It may be that the prestige bias helps to explain why celebrities are often paid to endorse consumer goods. No one consciously believes that wearing the same scent as Gwyneth Paltrow or the same watch as Brad Pitt will lead to movie contracts, or money, or being sexually irresistible, but we might nevertheless look more favourably on the products they endorse due to the fact that they are prestigious individuals. Similarly, I suggest, the fact that a successful businessman, one who repeatedly emphasises his wealth, puts forward what he claims are solutions for the many real problems confronting the white working class disposes them to give his words much more weight than they deserve.

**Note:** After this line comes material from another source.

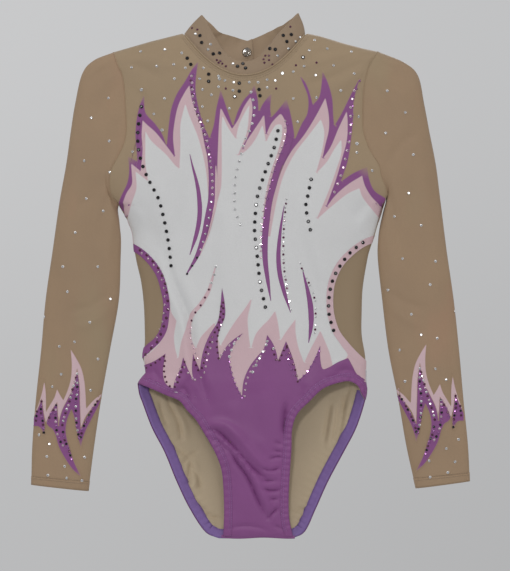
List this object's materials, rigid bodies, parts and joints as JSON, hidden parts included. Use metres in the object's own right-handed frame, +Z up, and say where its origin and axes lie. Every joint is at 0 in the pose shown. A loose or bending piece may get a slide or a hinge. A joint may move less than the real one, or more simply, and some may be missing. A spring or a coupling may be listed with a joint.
{
  "type": "gymnastics leotard",
  "caption": "Long-sleeved child's gymnastics leotard with flame appliques, side cut-outs, lined brief, stand collar and a snapped keyhole back.",
  "frame": {"origin": "the hanger seat: on the centre plane, at mid depth, level with the point where the shoulder seams meet the collar", "axes": "+Z up as the garment hangs, -Y is the front, +X is the wearer's left side"},
  "size_m": [0.494, 0.0537, 0.5859],
  "materials": {
    "nude_knit": "matte four-way stretch knit",
    "nude_mesh": "matte power mesh, slightly see-through",
    "white_knit": "matte milliskin knit",
    "pink_knit": "matte milliskin knit",
    "purple_knit": "soft satin stretch knit",
    "lining_tricot": "matte tricot lining",
    "elastic": "flat braided elastic",
    "snap_plastic": "clear moulded plastic",
    "rhinestone_clear": "faceted, foil backed",
    "rhinestone_dark": "faceted jet, foil backed",
    "rhinestone_colour": "faceted rose and violet, foil backed",
    "thread": "polyester thread"
  },
  "bodies": {
    "torso": {"front_body": "nude_knit", "back_body": "nude_knit", "keyhole_binding": "nude_knit", "flame_purple_applique": "purple_knit", "flame_pink_applique": "pink_knit", "white_flame_panel": "white_knit", "accent_blade_right": "purple_knit", "accent_ribbon_long": "purple_knit", "accent_blade_centre": "purple_knit", "accent_blade_left": "purple_knit", "accent_ribbon_chest": "purple_knit", "side_trim_right": "purple_knit", "side_trim_left": "pink_knit", "waist_flame_pink_applique": "pink_knit", "brief_front": "purple_knit", "brief_front_lining": "lining_tricot", "brief_back": "purple_knit", "brief_back_lining": "lining_tricot", "crotch_liner": "lining_tricot", "crotch_seam": "purple_knit", "leg_binding_front_right": "purple_knit", "leg_binding_back_right": "purple_knit", "leg_elastic_front_right": "elastic", "leg_elastic_back_right": "elastic", "leg_binding_front_left": "purple_knit", "leg_binding_back_left": "purple_knit", "leg_elastic_front_left": "elastic", "leg_elastic_back_left": "elastic", "collar_front": "nude_knit", "collar_seam_front": "nude_knit", "collar_seam_back_left": "nude_knit", "collar_seam_back_right": "nude_knit", "sleeve_cap_right": "nude_mesh", "sleeve_cap_left": "nude_mesh"},
    "right_sleeve": {"sleeve_upper_right": "nude_mesh"},
    "left_sleeve": {"sleeve_upper_left": "nude_mesh"},
    "right_forearm": {"sleeve_forearm_right": "nude_mesh", "cuff_hem_right": "nude_mesh", "cuff_flame_pink_right": "pink_knit", "cuff_flame_purple_right": "purple_knit"},
    "left_forearm": {"sleeve_forearm_left": "nude_mesh", "cuff_hem_left": "nude_mesh", "cuff_flame_pink_left": "pink_knit", "cuff_flame_purple_left": "purple_knit"},
    "left_tab": {"collar_tab_left": "nude_knit", "snap_cap_outer": "snap_plastic", "snap_socket": "snap_plastic"},
    "right_tab": {"collar_tab_right": "nude_knit", "snap_stud": "snap_plastic", "snap_cap_inner": "snap_plastic"}
  },
  "joints": [
    {"name": "right_shoulder_swing", "type": "hinge", "parent": "torso", "child": "right_sleeve", "pos_m": [-0.2037, 0, -0.122], "axis": [0, 1, 0], "range_deg": [0, 60]},
    {"name": "left_shoulder_swing", "type": "hinge", "parent": "torso", "child": "left_sleeve", "pos_m": [0.2022, 0, -0.122], "axis": [0, -1, 0], "range_deg": [0, 60]},
    {"name": "right_elbow_bend", "type": "hinge", "parent": "right_sleeve", "child": "right_forearm", "pos_m": [-0.189, -0.0112, -0.3153], "axis": [-0.9929, 0, 0.119], "range_deg": [0, 135]},
    {"name": "left_elbow_bend", "type": "hinge", "parent": "left_sleeve", "child": "left_forearm", "pos_m": [0.188, -0.0112, -0.3153], "axis": [-0.9929, 0, -0.119], "range_deg": [0, 135]},
    {"name": "left_tab_opening", "type": "hinge", "parent": "torso", "child": "left_tab", "pos_m": [0.0444, 0.0125, -0.003], "axis": [0.1821, 0.0595, -0.9815], "range_deg": [0, 70]},
    {"name": "right_tab_opening", "type": "hinge", "parent": "torso", "child": "right_tab", "pos_m": [-0.0514, 0.0117, -0.003], "axis": [-0.6124, 0.0478, -0.7891], "range_deg": [0, 20]}
  ]
}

It is worth noting that low information individuals – those with less capacity, due to limited resources or education – to identify what factors actually explain the success of individuals seem to be especially susceptible to the prestige bias. That makes evolutionary sense: if imitation is relatively low cost to the individual, then it is adaptive to copy broadly, even if for every behaviour copied there is only a small chance of thereby achieving success. If the prestige bias explains some of Trump’s attractiveness, then we ought to see stronger support for him among the less well educated and the less wealthy. And that’s precisely what we observe. No doubt many factors, rational and irrational, explain why people consider voting for Trump. But the prestige bias may explain a great deal of his attractiveness.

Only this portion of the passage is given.